_Work instructions_
In the listing below, find the line with "head's bearing face.", then repeat exactly every line from the top through that one.
━━━━━━━━━━━━━━━━
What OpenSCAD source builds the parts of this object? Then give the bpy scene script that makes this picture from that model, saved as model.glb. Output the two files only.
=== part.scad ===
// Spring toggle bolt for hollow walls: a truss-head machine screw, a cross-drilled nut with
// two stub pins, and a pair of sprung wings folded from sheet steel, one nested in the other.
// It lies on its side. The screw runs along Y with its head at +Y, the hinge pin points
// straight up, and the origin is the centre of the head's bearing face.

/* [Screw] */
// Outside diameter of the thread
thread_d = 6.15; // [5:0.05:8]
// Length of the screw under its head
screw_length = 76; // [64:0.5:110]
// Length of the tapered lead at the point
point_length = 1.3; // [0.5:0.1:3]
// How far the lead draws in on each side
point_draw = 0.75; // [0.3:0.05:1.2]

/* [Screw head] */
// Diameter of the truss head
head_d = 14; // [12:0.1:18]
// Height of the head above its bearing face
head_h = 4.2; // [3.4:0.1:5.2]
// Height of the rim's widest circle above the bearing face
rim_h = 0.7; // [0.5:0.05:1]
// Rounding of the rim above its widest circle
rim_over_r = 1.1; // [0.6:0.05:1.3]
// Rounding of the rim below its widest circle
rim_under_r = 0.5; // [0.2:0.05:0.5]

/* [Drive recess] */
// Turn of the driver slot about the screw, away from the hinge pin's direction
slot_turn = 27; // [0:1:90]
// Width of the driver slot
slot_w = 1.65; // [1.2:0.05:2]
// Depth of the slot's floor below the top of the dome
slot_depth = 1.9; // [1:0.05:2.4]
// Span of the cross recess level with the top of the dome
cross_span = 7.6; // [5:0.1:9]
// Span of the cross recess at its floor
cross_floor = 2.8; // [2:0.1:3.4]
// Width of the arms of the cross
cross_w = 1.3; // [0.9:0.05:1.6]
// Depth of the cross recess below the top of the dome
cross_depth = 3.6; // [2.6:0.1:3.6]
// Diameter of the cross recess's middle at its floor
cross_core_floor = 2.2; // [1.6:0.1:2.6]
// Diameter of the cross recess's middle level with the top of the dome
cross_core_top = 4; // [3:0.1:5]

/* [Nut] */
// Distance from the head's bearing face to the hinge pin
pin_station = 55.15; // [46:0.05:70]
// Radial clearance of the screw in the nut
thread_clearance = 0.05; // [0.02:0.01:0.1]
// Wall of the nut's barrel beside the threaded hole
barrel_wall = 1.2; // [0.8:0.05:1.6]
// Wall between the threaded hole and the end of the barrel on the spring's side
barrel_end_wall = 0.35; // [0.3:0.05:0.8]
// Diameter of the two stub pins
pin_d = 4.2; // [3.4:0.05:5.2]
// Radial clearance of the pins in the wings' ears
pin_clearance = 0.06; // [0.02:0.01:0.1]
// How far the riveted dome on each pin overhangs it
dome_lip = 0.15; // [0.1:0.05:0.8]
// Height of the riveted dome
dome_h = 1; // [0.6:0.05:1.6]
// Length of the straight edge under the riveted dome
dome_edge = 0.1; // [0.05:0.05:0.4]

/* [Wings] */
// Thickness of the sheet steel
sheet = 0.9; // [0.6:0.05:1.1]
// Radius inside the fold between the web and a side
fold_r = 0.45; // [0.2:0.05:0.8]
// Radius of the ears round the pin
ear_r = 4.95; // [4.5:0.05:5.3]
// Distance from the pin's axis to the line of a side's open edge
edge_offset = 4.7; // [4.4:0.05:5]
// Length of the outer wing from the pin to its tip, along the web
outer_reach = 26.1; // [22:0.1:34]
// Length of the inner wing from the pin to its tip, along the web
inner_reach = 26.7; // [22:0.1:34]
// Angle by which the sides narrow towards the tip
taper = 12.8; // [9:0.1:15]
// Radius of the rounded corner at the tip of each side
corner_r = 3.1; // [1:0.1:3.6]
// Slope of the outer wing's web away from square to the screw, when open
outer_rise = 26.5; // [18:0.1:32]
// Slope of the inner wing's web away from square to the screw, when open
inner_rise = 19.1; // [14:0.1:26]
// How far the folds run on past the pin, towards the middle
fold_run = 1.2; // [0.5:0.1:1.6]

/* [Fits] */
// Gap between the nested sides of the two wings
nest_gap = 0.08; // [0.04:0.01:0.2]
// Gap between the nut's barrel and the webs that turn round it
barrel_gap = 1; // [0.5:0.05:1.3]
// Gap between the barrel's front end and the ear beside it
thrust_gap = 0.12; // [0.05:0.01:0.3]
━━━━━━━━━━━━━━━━
_Solution for this problem_
What OpenSCAD source builds the parts of this object? Then give the bpy scene script that makes this picture from that model, saved as model.glb. Output the two files only.
=== part.scad ===
// Spring toggle bolt for hollow walls: a truss-head machine screw, a cross-drilled nut with
// two stub pins, and a pair of sprung wings folded from sheet steel, one nested in the other.
// It lies on its side. The screw runs along Y with its head at +Y, the hinge pin points
// straight up, and the origin is the centre of the head's bearing face.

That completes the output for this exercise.